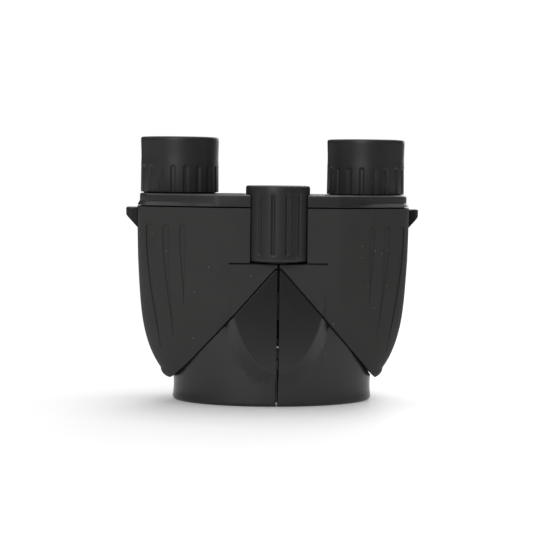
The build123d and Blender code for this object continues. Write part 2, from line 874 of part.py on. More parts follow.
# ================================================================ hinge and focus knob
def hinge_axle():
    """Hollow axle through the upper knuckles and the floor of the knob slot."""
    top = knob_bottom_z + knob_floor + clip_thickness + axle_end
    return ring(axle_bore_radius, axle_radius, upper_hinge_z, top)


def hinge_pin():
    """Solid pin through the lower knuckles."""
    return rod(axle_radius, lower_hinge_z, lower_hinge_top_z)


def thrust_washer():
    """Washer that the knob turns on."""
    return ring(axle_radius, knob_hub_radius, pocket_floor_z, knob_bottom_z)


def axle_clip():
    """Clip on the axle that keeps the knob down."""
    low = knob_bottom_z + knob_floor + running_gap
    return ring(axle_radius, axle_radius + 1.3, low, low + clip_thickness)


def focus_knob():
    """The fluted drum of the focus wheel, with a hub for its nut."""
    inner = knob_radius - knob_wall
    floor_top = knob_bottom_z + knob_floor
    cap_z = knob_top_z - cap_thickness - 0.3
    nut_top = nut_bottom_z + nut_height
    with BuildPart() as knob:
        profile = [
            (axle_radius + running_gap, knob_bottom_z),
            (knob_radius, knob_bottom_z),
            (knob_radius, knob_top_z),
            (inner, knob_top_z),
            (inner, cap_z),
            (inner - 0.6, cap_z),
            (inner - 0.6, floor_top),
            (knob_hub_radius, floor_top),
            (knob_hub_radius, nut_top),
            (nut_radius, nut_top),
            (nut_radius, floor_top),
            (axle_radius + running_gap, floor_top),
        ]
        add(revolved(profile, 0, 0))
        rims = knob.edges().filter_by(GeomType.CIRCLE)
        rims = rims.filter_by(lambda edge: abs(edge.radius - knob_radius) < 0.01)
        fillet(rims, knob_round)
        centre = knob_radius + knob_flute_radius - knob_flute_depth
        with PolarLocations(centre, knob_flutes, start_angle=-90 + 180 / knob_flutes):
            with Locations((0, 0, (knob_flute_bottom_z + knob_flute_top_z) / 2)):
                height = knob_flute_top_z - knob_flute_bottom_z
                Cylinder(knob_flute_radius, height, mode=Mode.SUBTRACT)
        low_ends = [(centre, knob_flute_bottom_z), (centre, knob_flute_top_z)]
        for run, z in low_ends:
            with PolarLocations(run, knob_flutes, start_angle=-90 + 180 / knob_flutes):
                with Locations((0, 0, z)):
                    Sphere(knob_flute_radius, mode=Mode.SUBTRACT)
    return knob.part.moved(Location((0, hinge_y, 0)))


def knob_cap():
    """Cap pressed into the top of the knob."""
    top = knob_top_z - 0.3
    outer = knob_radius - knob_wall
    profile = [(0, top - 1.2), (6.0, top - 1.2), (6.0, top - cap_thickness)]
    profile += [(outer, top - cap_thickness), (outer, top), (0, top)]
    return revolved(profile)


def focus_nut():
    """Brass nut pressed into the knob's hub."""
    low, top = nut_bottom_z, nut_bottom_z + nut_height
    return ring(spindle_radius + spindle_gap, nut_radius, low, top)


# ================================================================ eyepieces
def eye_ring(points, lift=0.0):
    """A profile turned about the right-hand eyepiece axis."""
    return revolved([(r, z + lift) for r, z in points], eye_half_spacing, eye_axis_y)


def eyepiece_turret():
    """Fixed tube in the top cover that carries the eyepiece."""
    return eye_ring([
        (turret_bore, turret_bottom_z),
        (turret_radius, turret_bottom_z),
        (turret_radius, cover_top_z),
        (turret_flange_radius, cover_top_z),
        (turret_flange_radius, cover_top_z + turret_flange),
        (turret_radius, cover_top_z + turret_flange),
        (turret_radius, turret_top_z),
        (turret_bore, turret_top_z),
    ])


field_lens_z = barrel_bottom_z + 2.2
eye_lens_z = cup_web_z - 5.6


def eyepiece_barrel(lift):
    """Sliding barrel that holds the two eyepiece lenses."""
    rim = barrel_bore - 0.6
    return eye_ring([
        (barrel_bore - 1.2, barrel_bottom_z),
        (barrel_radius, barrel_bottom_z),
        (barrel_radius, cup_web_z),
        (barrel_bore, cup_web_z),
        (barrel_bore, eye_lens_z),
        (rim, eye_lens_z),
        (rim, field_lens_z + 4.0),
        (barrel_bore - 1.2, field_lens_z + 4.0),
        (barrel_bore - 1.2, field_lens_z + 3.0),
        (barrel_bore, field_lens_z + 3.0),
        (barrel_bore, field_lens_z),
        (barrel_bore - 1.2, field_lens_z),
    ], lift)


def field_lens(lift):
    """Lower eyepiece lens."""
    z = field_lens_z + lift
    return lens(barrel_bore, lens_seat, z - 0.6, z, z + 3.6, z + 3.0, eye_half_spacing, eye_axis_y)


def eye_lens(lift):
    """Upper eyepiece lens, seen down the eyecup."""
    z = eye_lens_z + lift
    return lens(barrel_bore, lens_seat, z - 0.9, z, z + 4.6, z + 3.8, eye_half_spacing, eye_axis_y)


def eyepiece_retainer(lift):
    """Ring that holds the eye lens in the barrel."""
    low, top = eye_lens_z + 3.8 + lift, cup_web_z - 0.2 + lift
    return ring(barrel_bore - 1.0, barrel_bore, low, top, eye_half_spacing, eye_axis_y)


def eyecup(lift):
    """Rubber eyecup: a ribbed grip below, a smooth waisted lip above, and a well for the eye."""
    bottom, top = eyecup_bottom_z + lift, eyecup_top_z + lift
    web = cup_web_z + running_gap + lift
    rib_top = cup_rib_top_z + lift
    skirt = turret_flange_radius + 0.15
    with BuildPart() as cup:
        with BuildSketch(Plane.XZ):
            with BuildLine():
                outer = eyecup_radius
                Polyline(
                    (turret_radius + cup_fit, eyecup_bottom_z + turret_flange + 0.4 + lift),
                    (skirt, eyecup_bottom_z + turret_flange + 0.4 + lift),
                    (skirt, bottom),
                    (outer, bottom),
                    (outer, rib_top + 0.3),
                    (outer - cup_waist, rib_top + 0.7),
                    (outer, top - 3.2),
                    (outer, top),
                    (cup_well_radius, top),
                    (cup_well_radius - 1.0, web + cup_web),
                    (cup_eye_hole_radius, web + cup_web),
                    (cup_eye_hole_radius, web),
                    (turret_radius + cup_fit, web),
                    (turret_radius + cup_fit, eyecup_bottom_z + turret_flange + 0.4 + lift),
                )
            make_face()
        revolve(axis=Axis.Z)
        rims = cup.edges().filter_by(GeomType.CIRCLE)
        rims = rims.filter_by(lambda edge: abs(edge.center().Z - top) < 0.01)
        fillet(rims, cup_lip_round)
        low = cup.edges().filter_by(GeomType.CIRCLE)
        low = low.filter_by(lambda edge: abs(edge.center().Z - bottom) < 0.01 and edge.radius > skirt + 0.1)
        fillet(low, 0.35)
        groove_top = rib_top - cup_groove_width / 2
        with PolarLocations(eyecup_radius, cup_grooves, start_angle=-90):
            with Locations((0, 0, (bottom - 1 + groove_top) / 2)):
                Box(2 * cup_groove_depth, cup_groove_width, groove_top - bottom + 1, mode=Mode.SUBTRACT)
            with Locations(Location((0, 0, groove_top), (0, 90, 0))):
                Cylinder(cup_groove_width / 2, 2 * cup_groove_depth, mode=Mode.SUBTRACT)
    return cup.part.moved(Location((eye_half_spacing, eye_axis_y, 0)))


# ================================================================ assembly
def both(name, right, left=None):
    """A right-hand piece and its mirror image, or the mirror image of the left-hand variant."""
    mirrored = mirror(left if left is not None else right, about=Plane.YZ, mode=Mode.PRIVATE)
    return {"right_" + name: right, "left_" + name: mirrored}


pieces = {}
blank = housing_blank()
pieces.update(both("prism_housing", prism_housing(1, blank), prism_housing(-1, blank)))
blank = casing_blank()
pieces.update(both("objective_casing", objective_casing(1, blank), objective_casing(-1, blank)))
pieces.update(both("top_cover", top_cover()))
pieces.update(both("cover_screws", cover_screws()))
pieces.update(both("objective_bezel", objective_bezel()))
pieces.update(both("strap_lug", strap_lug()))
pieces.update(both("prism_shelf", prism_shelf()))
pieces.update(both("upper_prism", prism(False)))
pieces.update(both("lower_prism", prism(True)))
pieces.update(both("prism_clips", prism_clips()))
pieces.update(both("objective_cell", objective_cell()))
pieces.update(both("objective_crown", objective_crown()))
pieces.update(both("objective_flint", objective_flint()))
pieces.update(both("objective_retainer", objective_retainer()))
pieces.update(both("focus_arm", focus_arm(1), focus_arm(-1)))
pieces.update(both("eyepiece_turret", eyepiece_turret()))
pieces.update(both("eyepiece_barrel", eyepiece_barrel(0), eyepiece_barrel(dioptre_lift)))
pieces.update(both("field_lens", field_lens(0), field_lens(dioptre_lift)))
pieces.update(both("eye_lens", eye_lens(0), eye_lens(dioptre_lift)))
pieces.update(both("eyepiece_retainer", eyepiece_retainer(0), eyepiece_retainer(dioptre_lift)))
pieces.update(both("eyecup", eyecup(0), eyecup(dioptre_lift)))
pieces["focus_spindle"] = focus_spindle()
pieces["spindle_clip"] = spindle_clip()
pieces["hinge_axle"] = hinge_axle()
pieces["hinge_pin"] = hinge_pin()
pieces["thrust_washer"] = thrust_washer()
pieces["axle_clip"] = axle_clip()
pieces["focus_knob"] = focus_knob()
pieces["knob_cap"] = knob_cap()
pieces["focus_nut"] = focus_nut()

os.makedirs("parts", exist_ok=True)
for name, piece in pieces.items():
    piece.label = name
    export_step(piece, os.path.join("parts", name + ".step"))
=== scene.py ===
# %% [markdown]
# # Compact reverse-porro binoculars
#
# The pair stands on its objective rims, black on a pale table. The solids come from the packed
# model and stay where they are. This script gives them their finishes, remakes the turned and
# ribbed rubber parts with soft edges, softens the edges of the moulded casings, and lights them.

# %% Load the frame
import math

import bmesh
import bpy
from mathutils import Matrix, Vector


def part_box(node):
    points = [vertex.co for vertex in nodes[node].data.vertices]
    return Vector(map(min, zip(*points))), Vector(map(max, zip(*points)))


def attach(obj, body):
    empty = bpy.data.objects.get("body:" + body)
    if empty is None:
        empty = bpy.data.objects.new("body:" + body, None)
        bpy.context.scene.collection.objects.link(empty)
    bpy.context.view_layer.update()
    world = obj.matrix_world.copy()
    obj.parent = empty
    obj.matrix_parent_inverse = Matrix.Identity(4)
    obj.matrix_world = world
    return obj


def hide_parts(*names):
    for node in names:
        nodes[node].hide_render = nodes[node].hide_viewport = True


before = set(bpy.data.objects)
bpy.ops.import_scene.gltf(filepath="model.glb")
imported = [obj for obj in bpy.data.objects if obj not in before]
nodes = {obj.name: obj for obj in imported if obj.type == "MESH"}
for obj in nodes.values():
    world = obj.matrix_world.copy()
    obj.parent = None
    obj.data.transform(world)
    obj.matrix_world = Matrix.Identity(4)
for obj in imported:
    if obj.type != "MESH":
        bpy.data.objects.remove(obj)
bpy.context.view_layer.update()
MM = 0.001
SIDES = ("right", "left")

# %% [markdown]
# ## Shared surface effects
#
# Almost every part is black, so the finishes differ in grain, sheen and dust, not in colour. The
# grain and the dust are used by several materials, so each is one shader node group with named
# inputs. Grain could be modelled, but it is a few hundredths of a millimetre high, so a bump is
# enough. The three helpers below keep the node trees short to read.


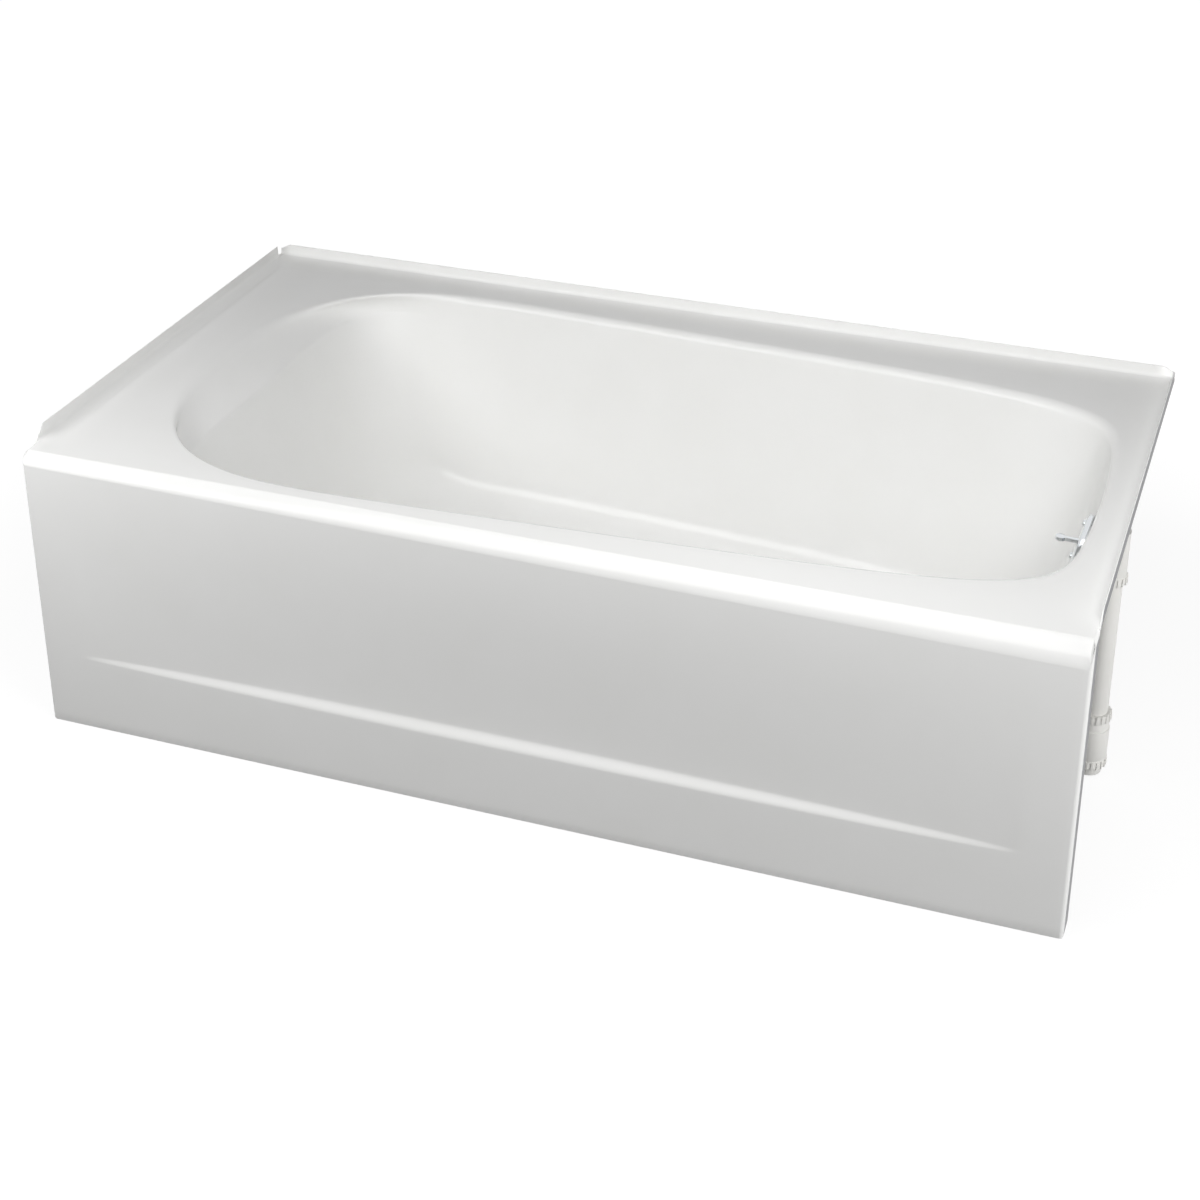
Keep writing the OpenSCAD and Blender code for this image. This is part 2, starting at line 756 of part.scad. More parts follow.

**STATED TASK:**
Exactly and only the lines from the one containing "imported = [obj" through the end of the material are to be reproduced, both ends included.

**FULL OUTPUT:**
imported = [obj for obj in bpy.data.objects if obj not in before]
nodes = {obj.name: obj for obj in imported if obj.type == "MESH"}
for obj in nodes.values():
    world = obj.matrix_world.copy()
    obj.parent = None
    obj.data.transform(world)
    obj.matrix_world = Matrix.Identity(4)
for obj in imported:
    if obj.type != "MESH":
        bpy.data.objects.remove(obj)
bpy.context.view_layer.update()
MM = 0.001
SIDES = ("right", "left")

# %% [markdown]
# ## Shared surface effects
#
# Almost every part is black, so the finishes differ in grain, sheen and dust, not in colour. The
# grain and the dust are used by several materials, so each is one shader node group with named
# inputs. Grain could be modelled, but it is a few hundredths of a millimetre high, so a bump is
# enough. The three helpers below keep the node trees short to read.


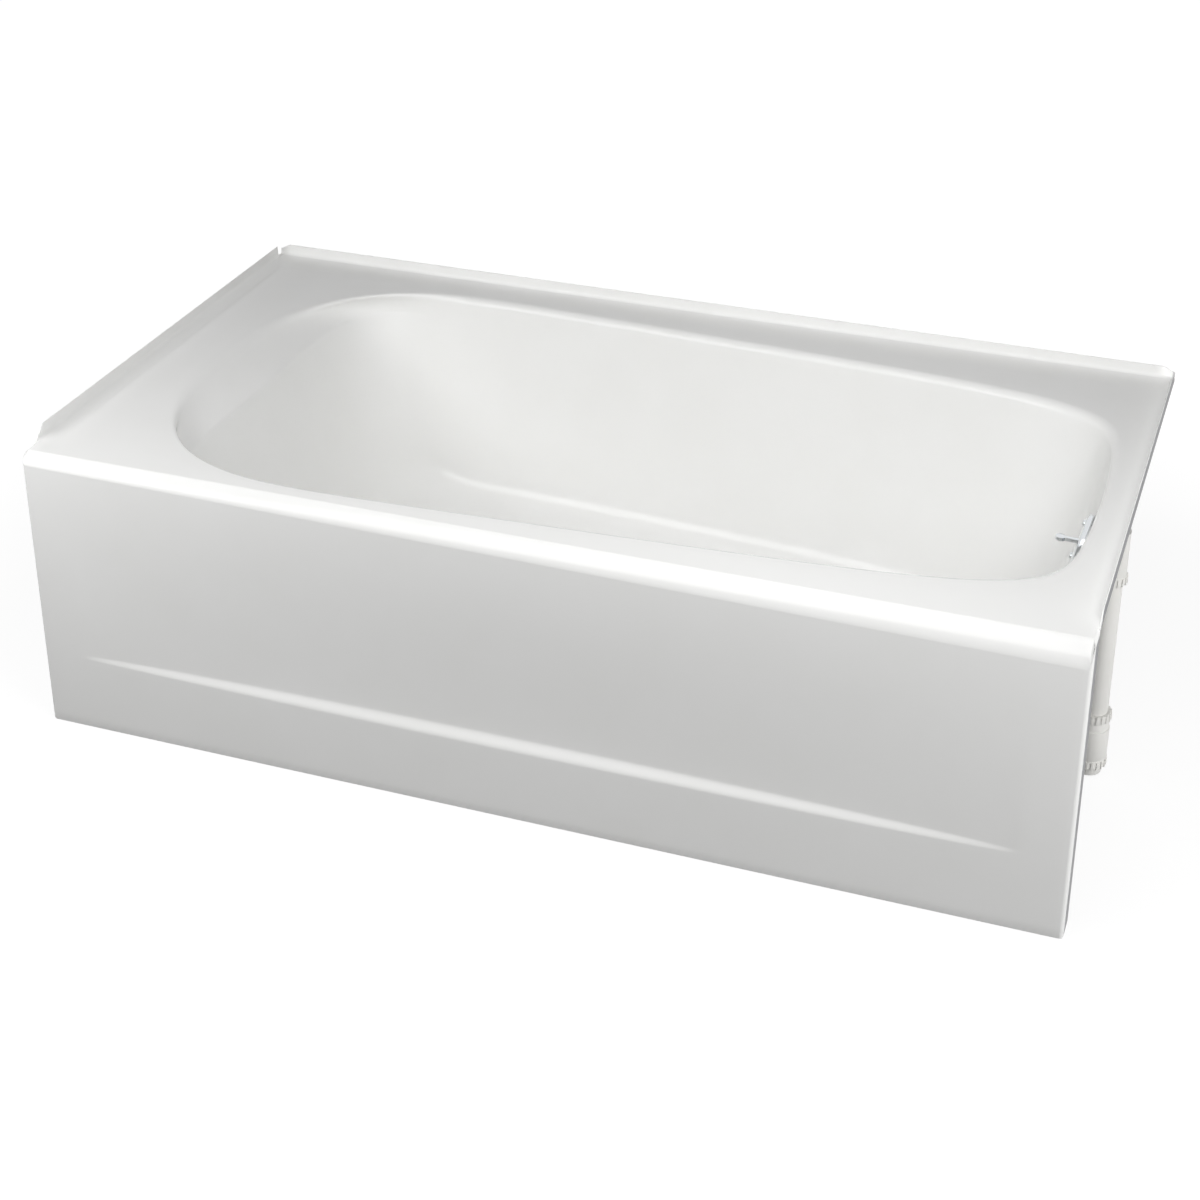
Keep writing the OpenSCAD and Blender code for this image. This is part 2, starting at line 756 of part.scad. More parts follow.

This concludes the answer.